Ce rapport a été remis aux deux parties qui ont présenté des observations à son sujet et la Commission était alors saisie du rapport d'enquête et des observations auxquelles était joint un certain nombre d'autres documents. Il sera fait référence ci-dessous à ces observations et autres documents lorsqu'ils seront pertinents à l'analyse.

[8]         Le 23 avril 1999, la Commission a informé par écrit l'intimée de sa décision. Les paragraphes pertinents sont les suivants :

[TRADUCTION]

Avant de rendre sa décision, la Commission a examiné les rapports qui vous ont été communiqués précédemment ainsi que toutes les observations déposées en réponse aux rapports.
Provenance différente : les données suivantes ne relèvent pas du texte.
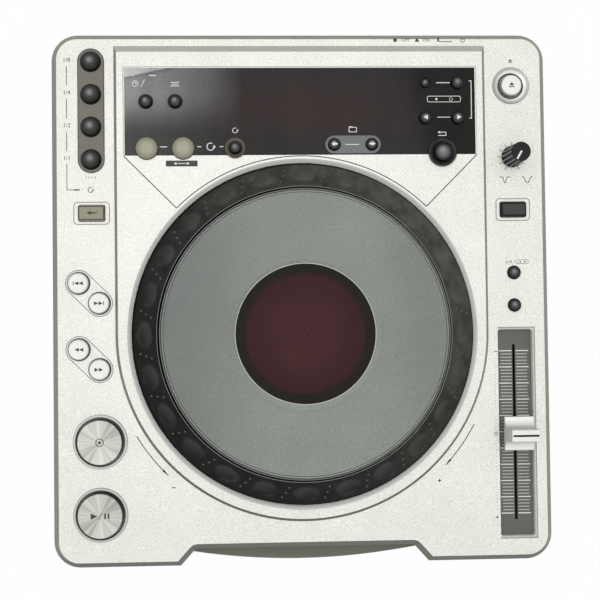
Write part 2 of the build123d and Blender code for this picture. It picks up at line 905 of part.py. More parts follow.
def round_button(place, radius, rise, crown, surface, under, hole):
    """A round cap standing over its panel's surface, with a flange caught below the panel."""
    x, y = place
    top = surface + rise
    catch = under - seat_gap
    # the top is a shallow sphere about a point on the button's own axis
    reach = radius - edge_break
    sphere = (reach**2 + crown**2) / (2 * crown)
    half_angle = asin(reach / sphere) / 2
    middle = (sphere * sin(half_angle), top + crown - sphere + sphere * cos(half_angle))
    with BuildPart() as button:
        with BuildSketch(section_at(x, y)):
            with BuildLine():
                Polyline(
                    (0, top + crown),
                    (0, catch - flange_thickness),
                    (hole + flange_lip, catch - flange_thickness),
                    (hole + flange_lip, catch),
                    (radius, catch),
                    (radius, top - edge_break),
                    (reach, top),
                )
                ThreePointArc((reach, top), middle, (0, top + crown))
            make_face()
        revolve(axis=normal_at(x, y))
    return button.part


def key_button(place, width, depth, rise):
    """A rectangular cap on a wing with rounded corners and a flange below the plate."""
    catch = wing_under - seat_gap
    with BuildPart() as button:
        with BuildSketch(deck_at(*place, catch)):
            RectangleRounded(width, depth, key_corner - button_gap)
        extrude(amount=rise - catch)
        chamfer(button.faces().sort_by(Axis(deck.origin, deck.z_dir))[-1].edges(), edge_break)
        with BuildSketch(deck_at(*place, catch - flange_thickness)):
            lip = 2 * (button_gap + flange_lip)
            RectangleRounded(width + lip, depth + lip, key_corner)
        extrude(amount=flange_thickness)
    return button.part


for name, (place, radius, rise, crown) in wing_buttons.items():
    write_piece(round_button(place, radius, rise, crown, 0, wing_under, radius + button_gap), name)

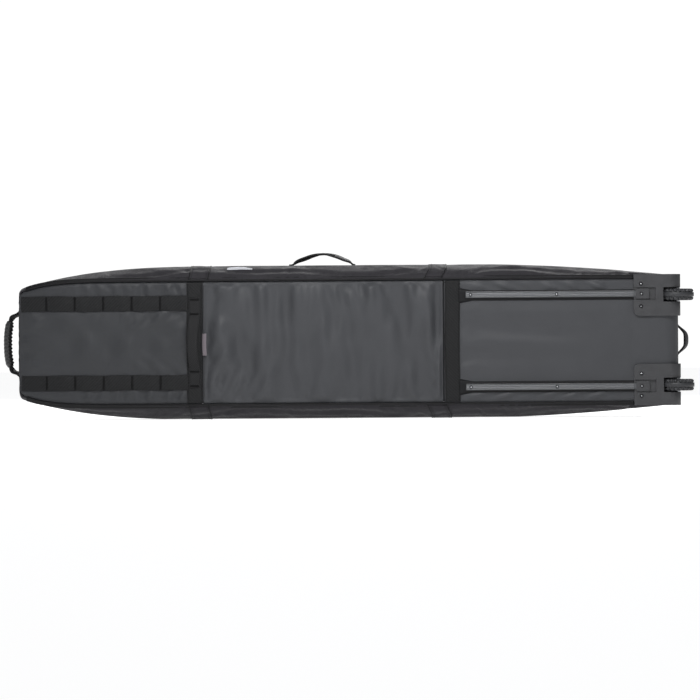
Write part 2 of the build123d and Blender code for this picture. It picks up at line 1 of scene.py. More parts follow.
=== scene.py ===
import math
import bmesh
import bpy
import numpy as np
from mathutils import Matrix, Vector


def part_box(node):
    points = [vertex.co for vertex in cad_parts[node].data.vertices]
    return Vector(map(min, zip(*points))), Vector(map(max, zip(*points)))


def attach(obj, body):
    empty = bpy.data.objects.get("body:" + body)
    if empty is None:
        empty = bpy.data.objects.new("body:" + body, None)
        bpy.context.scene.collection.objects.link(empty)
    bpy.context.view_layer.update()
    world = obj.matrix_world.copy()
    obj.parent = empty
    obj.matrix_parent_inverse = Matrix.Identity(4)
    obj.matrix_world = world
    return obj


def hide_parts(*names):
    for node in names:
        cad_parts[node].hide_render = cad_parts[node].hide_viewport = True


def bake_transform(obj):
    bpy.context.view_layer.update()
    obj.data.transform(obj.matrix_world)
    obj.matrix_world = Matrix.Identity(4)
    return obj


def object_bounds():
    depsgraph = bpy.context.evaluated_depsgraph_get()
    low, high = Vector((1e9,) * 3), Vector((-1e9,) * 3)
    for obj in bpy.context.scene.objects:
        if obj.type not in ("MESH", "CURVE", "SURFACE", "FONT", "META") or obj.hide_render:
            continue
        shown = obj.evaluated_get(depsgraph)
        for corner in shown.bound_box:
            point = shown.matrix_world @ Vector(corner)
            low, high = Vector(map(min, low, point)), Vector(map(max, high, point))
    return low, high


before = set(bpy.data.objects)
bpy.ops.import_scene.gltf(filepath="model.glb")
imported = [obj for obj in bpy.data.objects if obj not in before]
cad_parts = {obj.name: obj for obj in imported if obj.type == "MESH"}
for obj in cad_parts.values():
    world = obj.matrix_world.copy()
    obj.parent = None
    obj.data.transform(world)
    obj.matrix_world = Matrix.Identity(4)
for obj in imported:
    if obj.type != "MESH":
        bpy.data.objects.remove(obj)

# A wheeled snowboard bag standing on its long edge. The base faces -Y, the wheels are at +X.
cad_box = [list(corner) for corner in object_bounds()]

# ---- camera ----
view_width = 1.75            # metres across the frame at the base of the bag
view_x = 0.0
view_z = 0.1715
lens = 250.0
sensor = 36.0
roll_deg = 0.4

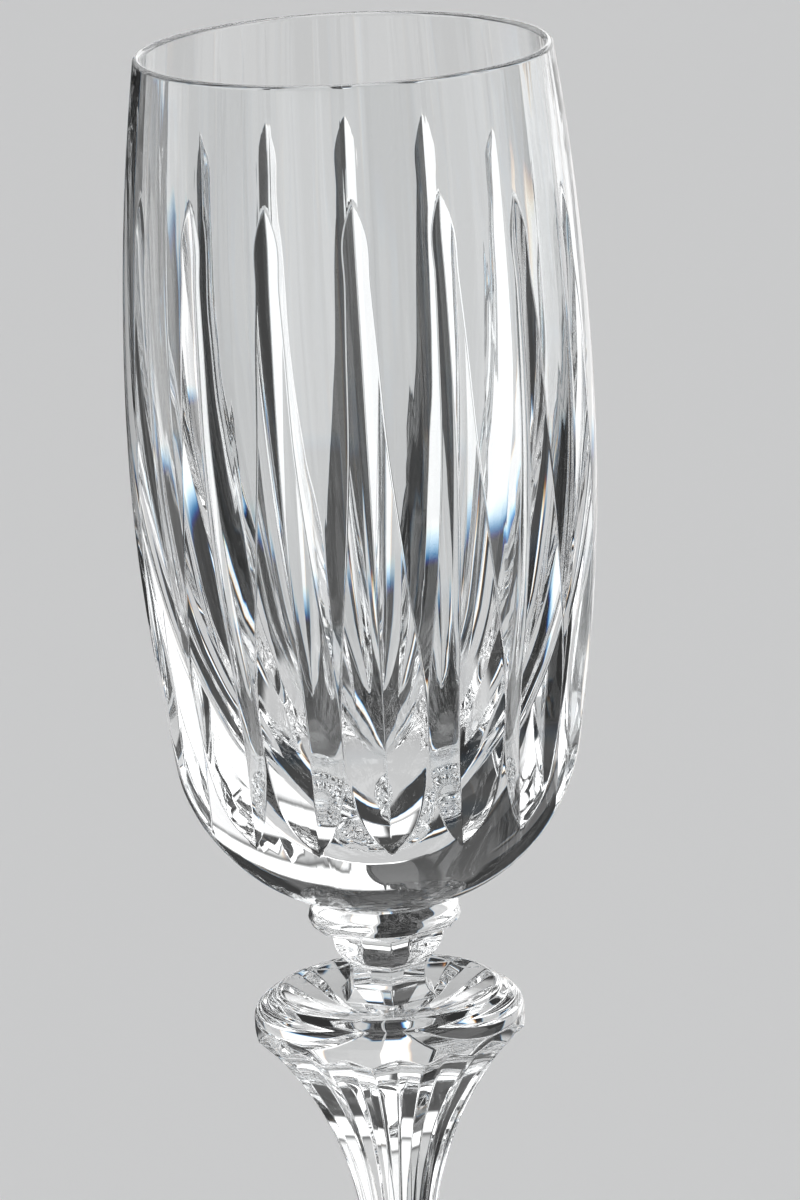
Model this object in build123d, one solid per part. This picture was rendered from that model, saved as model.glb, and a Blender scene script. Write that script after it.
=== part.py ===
"""Cut crystal champagne flute, in millimetres, standing on Z = 0 with its axis on +Z.

Six masses of glass are worked separately and joined hot, face to face, so nothing moves. From the
top: bowl, collar, neck, knop, stem and foot. The bowl and the stem each carry a ring of 16 mitre
cuts (long V-shaped grooves); the collar and the neck are ground six-sided. -Y is the front.
"""
import os
from math import cos, radians, sin

from build123d import *

# ---- Heights above the table, in the order of the joints between the pieces
RIM_Z = 210.0
BOWL_BASE_Z = 103.1
COLLAR_BASE_Z = 94.8
NECK_BASE_Z = 90.4
KNOP_BASE_Z = 85.8
STEM_BASE_Z = 14.0

# ---- Bowl, outside: widest at the belly, then a round base that starts at the shoulder
RIM_RADIUS = 25.5
RIM_WALL = 1.15
BELLY_RADIUS = 28.75
BELLY_Z = 162.0
SHOULDER_RADIUS = 25.2
SHOULDER_Z = 122.0
BOWL_BASE_RADIUS = 8.2

# ---- Bowl, inside, as radius and height: widest place, then ever tighter arcs down to the floor,
# so the wall thickens downwards
CAVITY_LINE = ((25.8, 175.0), (22.43, 145.0), (16.33, 128.0), (9.43, 118.5))

# ---- Mitre cuts
CUTS = 16
BOWL_CUT_HALF_ANGLE = 67.0
BOWL_CUT_WIDTH = 16.0
# Bottom line of a bowl cut, as radius and height: its tip below the rim, then the rest of it
BOWL_CUT_TIP = ((28.30, 202.5), (27.55, 199.0), (27.10, 196.0), (26.87, 192.0), (27.27, 186.0))
BOWL_CUT_LINE = (
    (27.48, 180.0),
    (27.60, 165.0),
    (26.60, 150.0),
    (25.15, 139.5),
    (24.30, 134.0),
    (23.45, 127.0),
    (23.10, 121.0),
    (22.90, 117.0),
    (23.00, 114.0),
    (23.60, 110.5),
)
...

Après avoir examiné ces renseignements, la Commission a décidé, aux termes de l'alinéa 41(1)e) de la Loi canadienne sur les droits de la personne, d'examiner votre plainte (P47628), même si les actes qui en font l'objet se sont produits plus d'un an avant la réception de la plainte.

De plus, la Commission a décidé, en vertu du sous-alinéa 44(3)b)(i) de la Loi canadienne sur les droits de la personne, qu'aucune autre mesure n'est justifiée au vu du mémoire d'entente signé par les parties. (Dossier d'appel, p. 304)


Le sous-alinéa 44(3)b)(i) autorise la Commission à prendre les mesures suivantes à la réception d'un rapport d'enquête :


b) . . . rejette la plainte, si elle est convaincue

(i) soit que, compte tenu des circonstances relatives à la plainte, l'examen de celle-ci n'est pas justifié . . . .

(b) . . . dismiss the complaint to which the report relates if it is satisfied

(i) that, having regard to all the circumstances of the complaint, an inquiry into the complaint is not warranted . . . .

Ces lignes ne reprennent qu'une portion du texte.